Cella: Luogo angusto. Qui si svolge l’intera vita di un detenuto, anzi due, quando sono liberi da impegni di lavoro. Quasi meglio di una favela.

Chiuso: Situazione di evidente disagio in cui si viene a trovare un detenuto quando combina qualche marachella.

Istanza: Richiesta formulata dai detenuti o dai loro avvocati per ottenere l’accesso a qualche beneficio. Chi delibera è il magistrato di sorveglianza preposto. Di solito fai prima a scalare l’Everest.

Lavorante: Trattasi di un detenuto che accede a un lavoro quale esso sia.

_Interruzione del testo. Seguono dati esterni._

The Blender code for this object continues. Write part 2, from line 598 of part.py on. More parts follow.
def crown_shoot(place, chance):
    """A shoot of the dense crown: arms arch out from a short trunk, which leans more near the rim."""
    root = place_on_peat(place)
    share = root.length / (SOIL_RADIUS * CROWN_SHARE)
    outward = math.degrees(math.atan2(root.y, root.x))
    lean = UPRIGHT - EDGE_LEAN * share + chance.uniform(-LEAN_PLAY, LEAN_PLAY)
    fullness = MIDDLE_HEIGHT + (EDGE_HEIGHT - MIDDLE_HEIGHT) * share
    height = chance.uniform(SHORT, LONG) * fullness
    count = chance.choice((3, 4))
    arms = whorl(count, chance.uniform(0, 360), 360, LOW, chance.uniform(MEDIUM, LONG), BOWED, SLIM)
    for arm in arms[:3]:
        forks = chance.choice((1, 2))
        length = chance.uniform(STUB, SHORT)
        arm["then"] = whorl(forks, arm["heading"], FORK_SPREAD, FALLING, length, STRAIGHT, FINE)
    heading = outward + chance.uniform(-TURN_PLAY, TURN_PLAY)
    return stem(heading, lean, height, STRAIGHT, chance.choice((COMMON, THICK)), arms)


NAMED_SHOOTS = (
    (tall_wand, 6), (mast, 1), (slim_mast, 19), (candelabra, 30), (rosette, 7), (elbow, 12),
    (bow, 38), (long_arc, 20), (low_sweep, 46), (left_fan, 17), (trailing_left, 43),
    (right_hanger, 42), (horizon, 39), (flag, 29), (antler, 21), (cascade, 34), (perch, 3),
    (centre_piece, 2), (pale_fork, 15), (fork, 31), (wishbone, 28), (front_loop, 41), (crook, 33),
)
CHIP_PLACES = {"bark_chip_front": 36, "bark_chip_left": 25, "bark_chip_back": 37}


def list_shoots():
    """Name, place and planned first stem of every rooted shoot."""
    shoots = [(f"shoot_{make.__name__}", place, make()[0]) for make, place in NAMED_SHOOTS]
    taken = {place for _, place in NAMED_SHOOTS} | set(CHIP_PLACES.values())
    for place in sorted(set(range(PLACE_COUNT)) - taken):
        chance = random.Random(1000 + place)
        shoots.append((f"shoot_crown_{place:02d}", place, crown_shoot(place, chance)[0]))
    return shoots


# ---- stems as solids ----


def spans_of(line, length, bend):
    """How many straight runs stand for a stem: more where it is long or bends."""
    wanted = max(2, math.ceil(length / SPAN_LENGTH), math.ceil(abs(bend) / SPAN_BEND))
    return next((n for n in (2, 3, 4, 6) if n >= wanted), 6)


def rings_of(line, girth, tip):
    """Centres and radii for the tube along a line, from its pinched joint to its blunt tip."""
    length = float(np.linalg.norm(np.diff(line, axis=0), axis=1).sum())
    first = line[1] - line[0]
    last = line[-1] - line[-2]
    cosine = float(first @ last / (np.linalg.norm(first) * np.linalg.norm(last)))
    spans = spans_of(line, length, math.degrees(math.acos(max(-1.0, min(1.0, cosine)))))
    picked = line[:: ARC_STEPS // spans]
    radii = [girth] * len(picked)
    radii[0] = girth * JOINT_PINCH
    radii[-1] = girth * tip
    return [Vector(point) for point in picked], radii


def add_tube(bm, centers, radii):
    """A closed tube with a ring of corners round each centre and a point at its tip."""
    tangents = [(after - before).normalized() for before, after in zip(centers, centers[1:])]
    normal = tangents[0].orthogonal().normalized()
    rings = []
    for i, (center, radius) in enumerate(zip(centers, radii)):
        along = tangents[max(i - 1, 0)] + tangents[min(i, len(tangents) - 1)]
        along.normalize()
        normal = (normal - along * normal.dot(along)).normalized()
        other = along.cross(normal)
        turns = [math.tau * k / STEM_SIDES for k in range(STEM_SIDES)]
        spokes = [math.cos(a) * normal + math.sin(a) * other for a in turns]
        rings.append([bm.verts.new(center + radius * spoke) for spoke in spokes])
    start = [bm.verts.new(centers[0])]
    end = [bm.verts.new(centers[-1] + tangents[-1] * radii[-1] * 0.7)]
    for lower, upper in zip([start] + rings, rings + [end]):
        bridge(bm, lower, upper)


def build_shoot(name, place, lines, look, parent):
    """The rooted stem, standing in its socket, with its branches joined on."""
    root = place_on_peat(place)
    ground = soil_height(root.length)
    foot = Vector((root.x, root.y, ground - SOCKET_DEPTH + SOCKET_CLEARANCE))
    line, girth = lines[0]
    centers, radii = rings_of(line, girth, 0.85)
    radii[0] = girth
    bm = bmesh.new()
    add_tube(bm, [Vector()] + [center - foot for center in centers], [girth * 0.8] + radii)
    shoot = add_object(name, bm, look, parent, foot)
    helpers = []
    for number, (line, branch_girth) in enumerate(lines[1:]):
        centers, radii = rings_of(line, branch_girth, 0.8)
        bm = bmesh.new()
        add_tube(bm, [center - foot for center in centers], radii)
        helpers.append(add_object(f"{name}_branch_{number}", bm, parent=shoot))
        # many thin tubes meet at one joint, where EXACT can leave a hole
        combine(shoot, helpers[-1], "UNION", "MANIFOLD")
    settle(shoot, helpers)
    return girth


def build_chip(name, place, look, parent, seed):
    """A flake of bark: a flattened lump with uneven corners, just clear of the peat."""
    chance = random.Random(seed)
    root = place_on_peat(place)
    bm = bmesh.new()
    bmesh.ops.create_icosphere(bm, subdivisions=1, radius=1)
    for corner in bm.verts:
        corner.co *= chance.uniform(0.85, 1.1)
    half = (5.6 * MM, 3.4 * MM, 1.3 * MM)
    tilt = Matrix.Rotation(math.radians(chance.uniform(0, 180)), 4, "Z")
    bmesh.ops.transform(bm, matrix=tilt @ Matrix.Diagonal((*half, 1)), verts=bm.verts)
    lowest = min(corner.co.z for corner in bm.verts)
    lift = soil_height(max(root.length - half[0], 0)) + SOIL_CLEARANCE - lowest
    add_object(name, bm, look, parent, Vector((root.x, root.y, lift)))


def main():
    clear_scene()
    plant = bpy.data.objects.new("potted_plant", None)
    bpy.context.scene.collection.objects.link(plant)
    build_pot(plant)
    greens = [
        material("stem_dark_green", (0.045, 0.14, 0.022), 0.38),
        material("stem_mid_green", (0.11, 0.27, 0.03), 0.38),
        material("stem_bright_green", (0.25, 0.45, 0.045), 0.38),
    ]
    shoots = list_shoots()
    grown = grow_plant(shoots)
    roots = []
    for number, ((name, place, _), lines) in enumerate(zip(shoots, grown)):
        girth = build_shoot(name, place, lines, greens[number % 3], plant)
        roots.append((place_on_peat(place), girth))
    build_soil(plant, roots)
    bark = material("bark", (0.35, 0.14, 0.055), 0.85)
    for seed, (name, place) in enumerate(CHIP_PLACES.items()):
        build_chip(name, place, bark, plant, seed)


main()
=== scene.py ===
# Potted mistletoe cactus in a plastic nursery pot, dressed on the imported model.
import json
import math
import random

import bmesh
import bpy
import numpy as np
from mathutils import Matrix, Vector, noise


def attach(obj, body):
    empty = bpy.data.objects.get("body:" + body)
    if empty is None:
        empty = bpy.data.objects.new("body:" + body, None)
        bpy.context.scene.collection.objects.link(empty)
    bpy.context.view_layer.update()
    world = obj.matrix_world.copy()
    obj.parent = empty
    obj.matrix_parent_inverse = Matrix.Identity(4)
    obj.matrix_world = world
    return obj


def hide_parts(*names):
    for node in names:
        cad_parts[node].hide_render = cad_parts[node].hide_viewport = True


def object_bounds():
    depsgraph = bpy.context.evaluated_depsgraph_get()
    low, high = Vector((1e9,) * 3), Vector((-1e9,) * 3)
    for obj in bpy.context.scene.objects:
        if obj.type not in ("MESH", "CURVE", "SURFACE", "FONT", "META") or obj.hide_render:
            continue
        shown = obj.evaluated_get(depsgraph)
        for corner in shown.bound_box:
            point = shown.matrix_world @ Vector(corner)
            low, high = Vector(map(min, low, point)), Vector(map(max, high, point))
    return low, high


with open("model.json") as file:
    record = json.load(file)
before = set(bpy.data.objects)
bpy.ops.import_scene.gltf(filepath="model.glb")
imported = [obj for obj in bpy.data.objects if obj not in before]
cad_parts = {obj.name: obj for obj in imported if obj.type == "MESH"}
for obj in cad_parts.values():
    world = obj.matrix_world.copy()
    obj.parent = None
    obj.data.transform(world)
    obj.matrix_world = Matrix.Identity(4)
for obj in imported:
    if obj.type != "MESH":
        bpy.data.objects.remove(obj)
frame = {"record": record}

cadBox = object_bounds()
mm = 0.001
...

Di solito il percorso lavorativo dura un mese; poi si va a spendere il lauto guadagno alle Hawaii.

Liberante: Colui che per sua fortuna lascia il carcere in giornata. Di solito l’evento viene accompagnato da urla, schiamazzi e battiture di blindi.

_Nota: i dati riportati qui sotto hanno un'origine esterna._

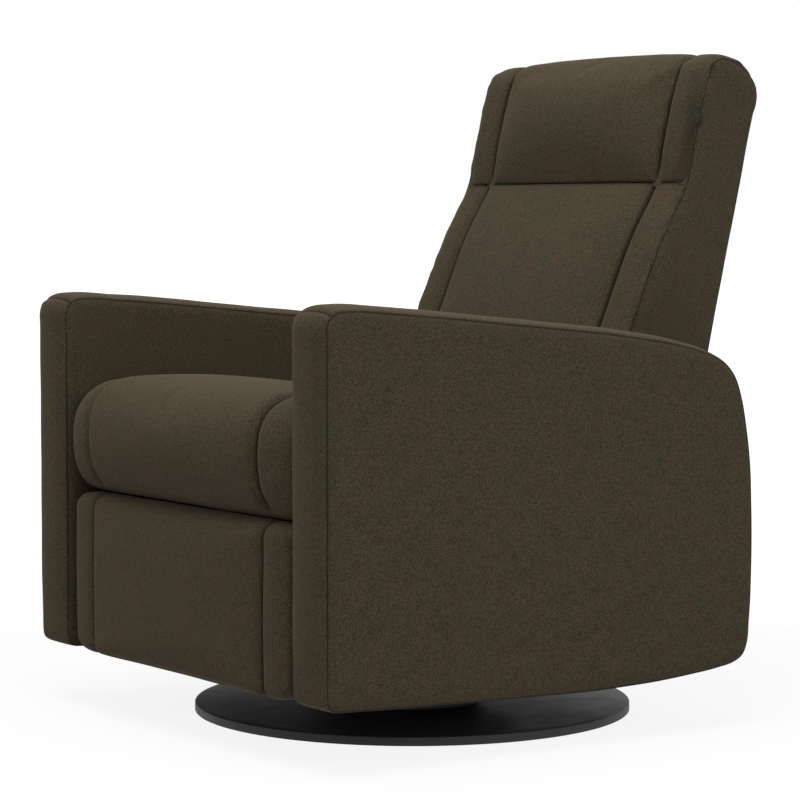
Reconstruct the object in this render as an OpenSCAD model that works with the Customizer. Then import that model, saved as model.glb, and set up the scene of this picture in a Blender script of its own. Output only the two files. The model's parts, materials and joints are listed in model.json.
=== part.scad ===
// Swivel glider recliner for a nursery, in millimetres.
// +Z is up, the sitter faces -Y, and the origin is the swivel axis on the floor.
// The sitter's left arm is at +X. Left and right pieces are mirrored across the YZ plane.

/* [Base] */
// Diameter of the round base plate
base_d = 627; // [560:1:680]
// Height of the top of the base plate above the floor
base_h = 15.3; // [13:0.1:20]
// Thickness of the steel skin of the base
base_skin = 2; // [1.2:0.1:3]
// Thickness of the felt ring that the base stands on
pad_h = 3; // [2:0.5:4]
// Width of the felt ring
pad_w = 34; // [20:1:50]

/* [Swivel] */
// Diameter of the two bearing races
race_d = 200; // [160:1:240]
// Thickness of each bearing race
race_t = 4; // [3:0.5:5]
// Diameter of a bearing ball
ball_d = 8; // [6:0.5:9]
// Number of bearing balls
ball_count = 24; // [12:1:30]
// Diameter of the centre bolt
bolt_d = 16; // [12:1:20]

/* [Glider] */
// Length of a glide link between its two pivots
link_len = 110; // [90:1:120]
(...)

Nuovo Giunto: Quando vedi uno che si aggira per la sezione con lo sguardo perso nel vuoto e gli occhi bassi è lui, il “nuovo giunto”, un altro agnello sacrificale da immolare alla dea Giustizia.

Perquisa: Perquisizione della cella o personale. Quest’ultima si effettua dopo i colloqui. I detenuti sono costretti ad uno striptease, neanche remunerato, per dimostrare agli addetti che in nessuna parte del corpo si nascondono armi, bottiglie di vodka o altri generi di conforto. Per ora ci hanno fatto tenere le otturazioni dei denti.

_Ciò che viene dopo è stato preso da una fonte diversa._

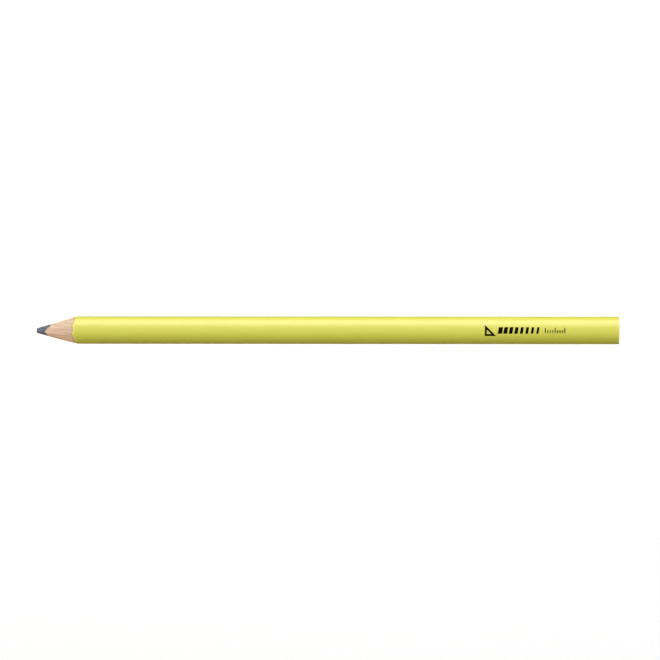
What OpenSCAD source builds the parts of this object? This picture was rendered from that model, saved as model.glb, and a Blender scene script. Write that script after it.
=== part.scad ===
// Carpenter's pencil: a flat graphite lead glued between two grooved slats, milled
// to an oval, lacquered, printed and sharpened to a flattened cone.
// Millimetres. X runs from the tip to the butt, Y across the wide faces and Z up
// through the thickness. The origin is on the surface that the pencil lies on,
// under the middle of its length.

/* [Body] */
// Length from the blunt tip of the lead to the butt
pencil_length = 240; // [175:1:300]
// Width of the finished oval body
body_width = 11.3; // [10.5:0.1:12.5]
// Thickness of the finished oval body
body_thickness = 7.2; // [6.8:0.1:8]
// Width of the flat land along the middle of each wide face, on which the pencil rests
land_width = 2.4; // [2:0.1:3]

/* [Lead] */
// Width of the flat lead
lead_width = 4.8; // [4:0.1:5.4]
// Thickness of the flat lead, which has fully rounded edges
lead_thickness = 2.5; // [2:0.1:2.8]

/* [Point] */
// Length along which the cone widens from the tip to the full body width
point_length = 16.1; // [12:0.1:22]
// Width of the blunt tip
tip_width = 1.8; // [0.8:0.1:2.4]
// Thickness of the cone as a share of its width
cone_flatness = 0.68; // [0.65:0.01:0.75]
// Distance of the tip from the middle of the body's width, as the sharpener leaves it
tip_offset = 0.2; // [0:0.05:0.5]

/* [Glue] */
// Thickness of the glue film between the slats and round the lead
glue_film = 0.08; // [0.06:0.01:0.15]

/* [Lacquer] */
// Thickness of the filler coat on the wood
undercoat_film = 0.08; // [0.06:0.01:0.12]
// Thickness of the lime yellow coat
colour_film = 0.08; // [0.06:0.01:0.12]
// Thickness of the clear top coat
clear_film = 0.06; // [0.06:0.01:0.1]

/* [Print] */
// Thickness of the black foil
foil = 0.03; // [0.03:0.01:0.05]
// Distance from the butt to the middle of the set square emblem
emblem_from_butt = 53.1; // [52:0.1:60]
// Length of the emblem's two equal sides
emblem_size = 4.6; // [3:0.1:5]
// Distance from the butt to the middle of the row of bars
bars_from_butt = 41.3; // [40:0.1:42]
// Height of the bars
bar_height = 2.7; // [1.5:0.1:3.5]
// Distance from the butt to the middle of the millimetre scale
scale_from_butt = 26.5; // [20:0.1:27]
// Height of the longest scale mark
scale_mark_height = 2.1; // [1.5:0.1:3]

/* [Hidden] */
$fn = 96;

tip_x = -pencil_length / 2;
butt_x = pencil_length / 2;
axis_z = body_thickness / 2;

// Thickness that the oval would have without its two flat lands
oval_thickness = body_thickness / sqrt(1 - pow(land_width / body_width, 2));

// Depth of each coat's inner face under the finished surface
clear_depth = clear_film;
colour_depth = clear_depth + colour_film;
wood_depth = colour_depth + undercoat_film;

// The cone's side slope, and its lean towards the front of the body
cone_slope = (body_width - tip_width) / 2 / point_length;
cone_lean = atan(tip_offset / point_length);

// Room that a cutting block needs beyond what it cuts
margin = 1;

// Emblem: the width of the set square's three limbs
emblem_limb = 0.8;

// Bars: slanting blocks at one pitch, each narrower than the one before
bar_count = 8;
bar_pitch = 2.2;
bar_widest = 1.75;
bar_narrowest = 0.9;
bar_slant = 0.5;

// Scale: a mark each millimetre, with longer first, middle and last marks
scale_steps = 8;
scale_pitch = 1;
scale_line = 0.45;
scale_minor_share = 0.55;

// --- shapes that repeat ---

// The body's bar at a depth under the finished surface: an oval along X, cut flat at
// its two lands. A negative depth is above the surface.
module oval_bar(depth, from_x = tip_x - margin, to_x = butt_x) {
    width = body_width - 2 * depth;
    slab = [to_x - from_x, body_width + margin, body_thickness - 2 * depth];
    intersection() {
        translate([from_x, 0, axis_z])
            scale([1, 1, (oval_thickness - 2 * depth) / width])
                rotate([0, 90, 0])
                    cylinder(d = width, h = slab.x);
        translate([(from_x + to_x) / 2, 0, axis_z])
            cube(slab, center = true);
    }
}

// The lead's flat bar with fully rounded edges, grown all round by extra
module lead_bar(extra = 0) {
    thickness = lead_thickness + 2 * extra;
    flat = lead_width - lead_thickness;
    translate([tip_x - margin, 0, axis_z])
        rotate([90, 0, 90])
            linear_extrude(height = pencil_length + margin)
                union() {
                    square([flat, thickness], center = true);
                    for (side = [-1, 1])
                        translate([side * flat / 2, 0])
                            circle(d = thickness);
                }
}

// All that the sharpener leaves: a flattened cone that opens from the tip. It is
// turned about the middle of its full-width end, so the tip leans off the axis.
// The quarter turn about the cone's own axis keeps its seam line off the body's.
module inside_cone() {
    reach = pencil_length + margin;
    translate([tip_x + point_length, 0, axis_z])
        rotate([0, 0, cone_lean])
            translate([-point_length, 0, 0])
                scale([1, 1, cone_flatness])
                    rotate([0, 90, 0])
                        rotate([0, 0, 90])
                            cylinder(
                                r1 = tip_width / 2,
                                r2 = tip_width / 2 + cone_slope * reach,
                                h = reach
                            );
}

// A block on one side of the seam plane and clear of it by gap: side is 1 above
// and -1 below
module half_space(side, gap) {
    size = [pencil_length + 2 * margin, body_width + 2 * margin, body_thickness];
    translate([0, 0, axis_z + side * (size.z / 2 + gap)])
        cube(size, center = true);
}

// The wooden body before it is sharpened, less the groove for the lead
module grooved_body() {
    difference() {
        oval_bar(wood_depth);
        lead_bar(glue_film);
    }
}

// --- sub-parts ---

// Fired graphite and clay lead
module graphite_core() {
    color("#5D6671")
        intersection() {
            lead_bar();
            inside_cone();
        }
}

// Film of glue round the lead
module core_glue() {
    color("#E4D9BD")
        intersection() {
            difference() {
                lead_bar(glue_film);
                lead_bar();
            }
            inside_cone();
        }
}

// Film of glue between the slats: side is -1 for the front strip and 1 for the rear
module seam_glue(side) {
    strip = [pencil_length + 2 * margin, body_width, glue_film];
    color("#E4D9BD")
        intersection() {
            grooved_body();
            translate([0, side * strip.y / 2, axis_z])
                cube(strip, center = true);
            inside_cone();
        }
}

// Half of the wooden body, with half of the groove: side is 1 above and -1 below
module slat(side) {
    color("#DDBFA0")
        intersection() {
            grooved_body();
            half_space(side, glue_film / 2);
            inside_cone();
        }
}

// A coat of lacquer between two depths, open at the point and at the butt
module coat(outer_depth, inner_depth, tone) {
    color(tone)
        intersection() {
            difference() {
                oval_bar(outer_depth);
                oval_bar(inner_depth, tip_x - 2 * margin, butt_x + margin);
            }
            inside_cone();
        }
}

// Foil on the upper wide face, cut to a flat outline drawn round its own centre;
// reach is a length along X that is sure to cover the outline either way
module printed(from_butt, reach) {
    centre_x = butt_x - from_butt;
    color("#17150F")
        intersection() {
            difference() {
                oval_bar(-foil, centre_x - reach, centre_x + reach);
                oval_bar(0, centre_x - reach - margin, centre_x + reach + margin);
            }
            translate([centre_x, 0, axis_z])
                linear_extrude(height = body_thickness)
                    children();
        }
}

// Set square: a right-angled triangle with a smaller one cut out of it
module print_emblem() {
    leg = emblem_size;
    // the slanting limb is as wide as the other two when the cut-out's legs are this long
    hole = leg - emblem_limb * (2 + sqrt(2));
    printed(emblem_from_butt, leg)
        translate([-leg / 2, -leg / 2])
            difference() {
                polygon([[0, 0], [leg, 0], [0, leg]]);
                translate([emblem_limb, emblem_limb])
                    polygon([[0, 0], [hole, 0], [0, hole]]);
            }
}

// Row of slanting bars that grow narrower towards the butt
module print_bars() {
    row = bar_pitch * (bar_count - 1);
    lean = bar_slant / 2;
    printed(bars_from_butt, row)
        for (i = [0 : bar_count - 1]) {
            middle = -row / 2 + i * bar_pitch;
            half = (bar_widest + (bar_narrowest - bar_widest) * i / (bar_count - 1)) / 2;
            polygon([
                [middle - half - lean, -bar_height / 2],
                [middle + half - lean, -bar_height / 2],
                [middle + half + lean, bar_height / 2],
                [middle - half + lean, bar_height / 2]
            ]);
        }
}

// Short millimetre scale, whose marks all start from one line
module print_scale() {
    row = scale_pitch * scale_steps;
    printed(scale_from_butt, row)
        for (i = [0 : scale_steps]) {
            is_long = i % (scale_steps / 2) == 0;
            height = scale_mark_height * (is_long ? 1 : scale_minor_share);
            translate([i * scale_pitch - (row + scale_line) / 2, -scale_mark_height / 2])
                square([scale_line, height]);
        }
}

graphite_core();
core_glue();
seam_glue(-1);  // seam_glue_front
seam_glue(1);  // seam_glue_rear
slat(-1);  // lower_slat
slat(1);  // upper_slat
coat(colour_depth, wood_depth, "#C9B084");  // undercoat
coat(clear_depth, colour_depth, "#E6E45D");  // colour_coat
coat(0, clear_depth, "#F2F0A0");  // clear_coat
print_emblem();
print_bars();
print_scale();
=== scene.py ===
import functools
import math

import bmesh
import bpy
import numpy as np
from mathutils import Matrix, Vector


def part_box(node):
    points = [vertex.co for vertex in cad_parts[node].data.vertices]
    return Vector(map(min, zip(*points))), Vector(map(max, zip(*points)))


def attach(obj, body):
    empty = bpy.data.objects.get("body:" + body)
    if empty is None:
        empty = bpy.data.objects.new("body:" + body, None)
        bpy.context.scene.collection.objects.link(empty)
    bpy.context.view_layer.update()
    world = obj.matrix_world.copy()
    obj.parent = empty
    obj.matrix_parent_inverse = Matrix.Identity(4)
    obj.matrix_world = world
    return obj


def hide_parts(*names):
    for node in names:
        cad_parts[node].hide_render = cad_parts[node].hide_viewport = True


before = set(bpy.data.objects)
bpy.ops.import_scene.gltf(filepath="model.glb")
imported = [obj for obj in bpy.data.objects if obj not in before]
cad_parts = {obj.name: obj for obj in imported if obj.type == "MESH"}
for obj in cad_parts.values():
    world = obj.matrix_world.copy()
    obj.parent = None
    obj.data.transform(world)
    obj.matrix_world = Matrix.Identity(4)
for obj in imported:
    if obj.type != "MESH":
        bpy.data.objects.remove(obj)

# A carpenter's pencil: a flat lead glued between two slats, milled to an oval, filled,
# lacquered, stamped with black foil and sharpened to a flattened cone.
# Shapes are worked out in millimetres, as distances from the tip along the pencil (X), from
# its axis across the wide faces (Y, whose plus side is the rear) and from its axis through
# the thickness (Z).

MM = 0.001
TURN = 2 * math.pi
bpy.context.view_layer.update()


# --- sizes from the frame ---

def box_mm(node):
    """Lowest and highest corner of a CAD node, in millimetres."""
    low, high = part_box(node)
    return np.array(low) / MM, np.array(high) / MM


def half_width(node):
    """How far a CAD node reaches from the pencil's axis towards the rear."""
    return box_mm(node)[1][1]


lead_low, lead_high = box_mm("graphite_core")
seam_low, seam_high = box_mm("seam_glue_front")

TIP_X = lead_low[0]
LENGTH = lead_high[0] - lead_low[0]
AXIS_Z = (lead_low[2] + lead_high[2]) / 2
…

Scopino: È un lavorante addetto alla pulizia del corridoio della sezione. Armato di scopa e paletta si fa una cinquantina di metri avanti e indietro con ’sta ramazza che è più quello che lascia in terra che quello che raccoglie. Ma fuori gli aspirapolvere esistono ancora?

Spesino: Colui che raccoglie gli ordini di spesa effettuati dai vari detenuti (ovviamente chi se lo può permettere) e distribuisce poi le cose acquistate. Gli manca il cappello e la giubba rossa poi sembra Babbo Natale.

Traduzione: Non c’entra niente coi vocabolari. Trattasi di attività di accompagnamento coattivo da un luogo ad un altro. Il problema sono le manette non le parole.

Ufficio Matricola: Non si conoscono bene le funzioni a cui è preposto ma è il “Deus ex machina” di tutto. Vuolsi così colà dove si puote ciò che si vuole.